◆ **AIM OF THE EXERCISE**
Repeat each record below exactly as given.

--- begin RECORD LIST ---

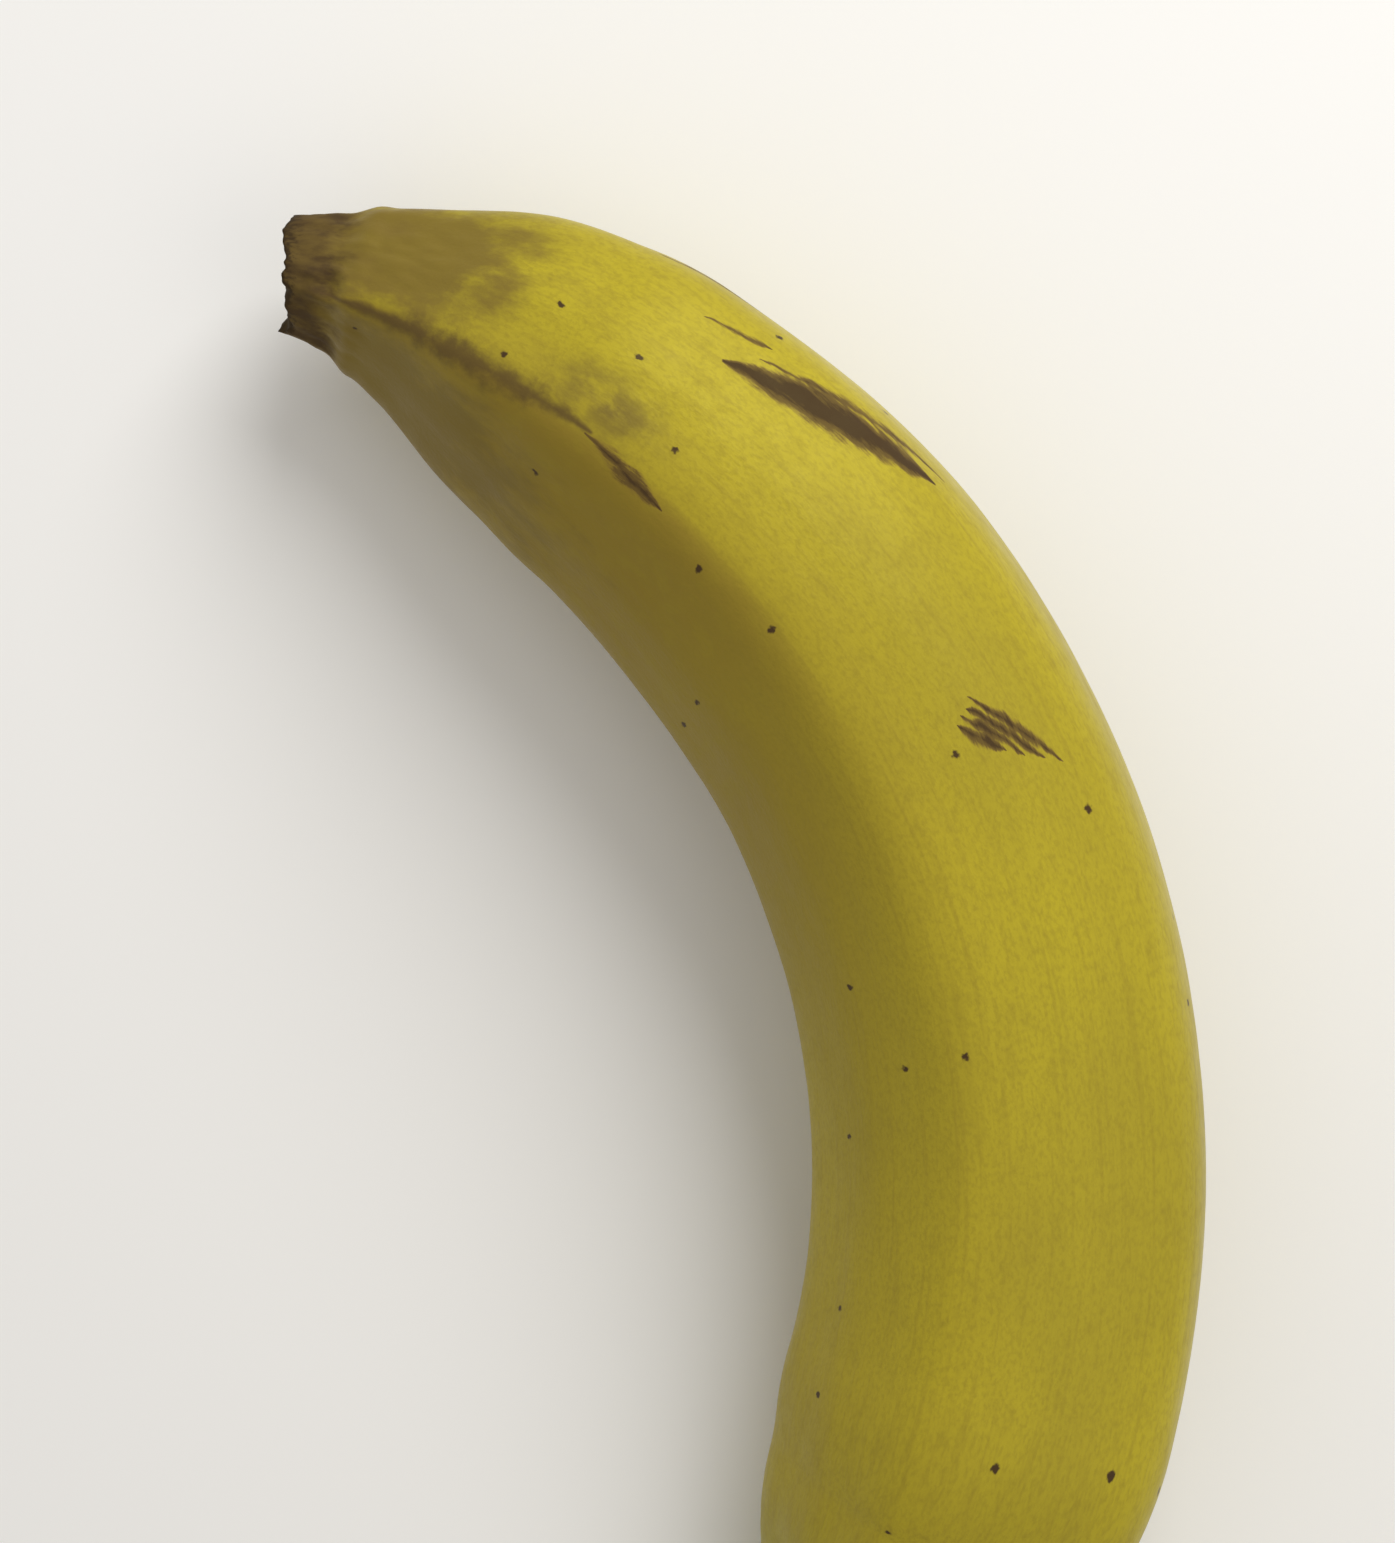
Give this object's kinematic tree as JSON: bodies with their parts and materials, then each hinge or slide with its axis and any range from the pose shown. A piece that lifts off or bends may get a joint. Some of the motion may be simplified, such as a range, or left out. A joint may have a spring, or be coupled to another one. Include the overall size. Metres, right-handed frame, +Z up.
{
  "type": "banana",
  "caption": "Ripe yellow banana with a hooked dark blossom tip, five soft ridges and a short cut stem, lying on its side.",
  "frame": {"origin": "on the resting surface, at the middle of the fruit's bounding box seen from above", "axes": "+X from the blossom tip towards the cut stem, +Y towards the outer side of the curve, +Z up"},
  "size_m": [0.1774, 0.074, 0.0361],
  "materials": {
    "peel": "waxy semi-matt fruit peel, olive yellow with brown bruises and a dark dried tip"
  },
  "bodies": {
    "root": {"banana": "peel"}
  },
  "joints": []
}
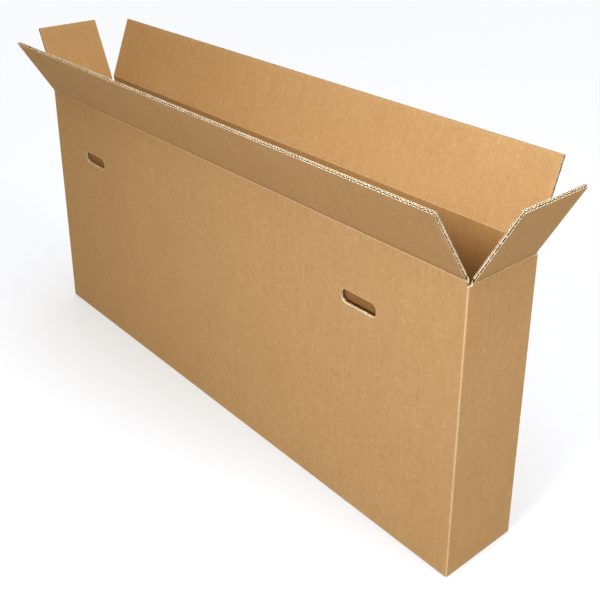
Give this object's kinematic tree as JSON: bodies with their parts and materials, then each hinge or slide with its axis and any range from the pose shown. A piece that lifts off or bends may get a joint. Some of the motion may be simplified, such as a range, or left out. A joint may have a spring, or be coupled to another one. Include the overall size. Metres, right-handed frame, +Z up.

--- end RECORD LIST ---

◆ **SOLUTION TO THIS EXERCISE**
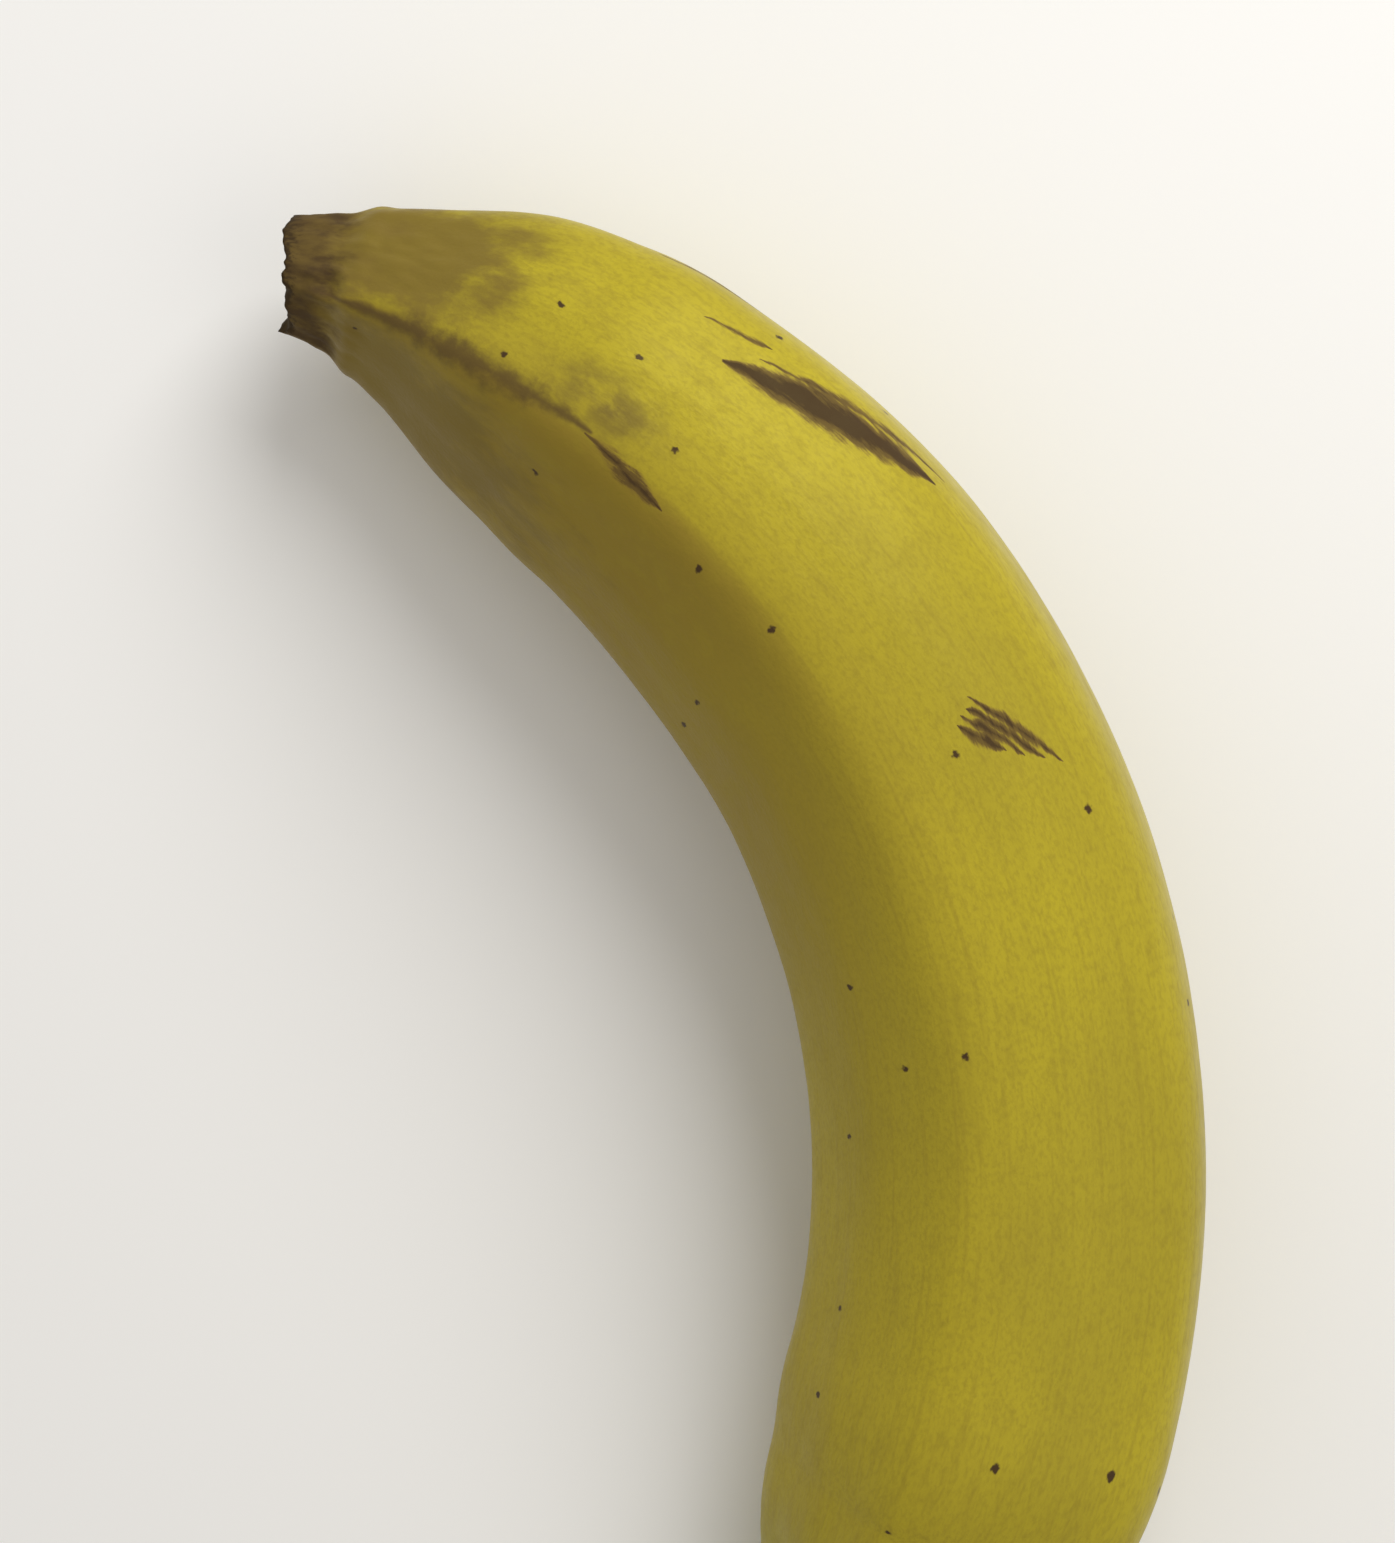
Give this object's kinematic tree as JSON: bodies with their parts and materials, then each hinge or slide with its axis and any range from the pose shown. A piece that lifts off or bends may get a joint. Some of the motion may be simplified, such as a range, or left out. A joint may have a spring, or be coupled to another one. Include the overall size. Metres, right-handed frame, +Z up.
{
  "type": "banana",
  "caption": "Ripe yellow banana with a hooked dark blossom tip, five soft ridges and a short cut stem, lying on its side.",
  "frame": {"origin": "on the resting surface, at the middle of the fruit's bounding box seen from above", "axes": "+X from the blossom tip towards the cut stem, +Y towards the outer side of the curve, +Z up"},
  "size_m": [0.1774, 0.074, 0.0361],
  "materials": {
    "peel": "waxy semi-matt fruit peel, olive yellow with brown bruises and a dark dried tip"
  },
  "bodies": {
    "root": {"banana": "peel"}
  },
  "joints": []
}
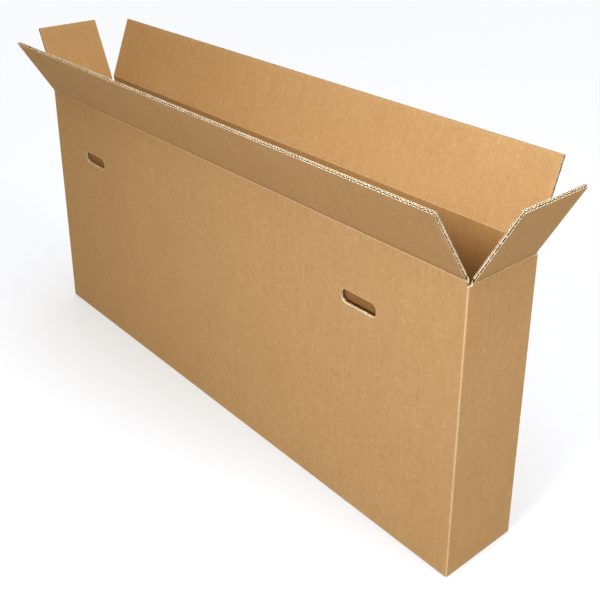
Give this object's kinematic tree as JSON: bodies with their parts and materials, then each hinge or slide with its axis and any range from the pose shown. A piece that lifts off or bends may get a joint. Some of the motion may be simplified, such as a range, or left out. A joint may have a spring, or be coupled to another one. Include the overall size. Metres, right-handed frame, +Z up.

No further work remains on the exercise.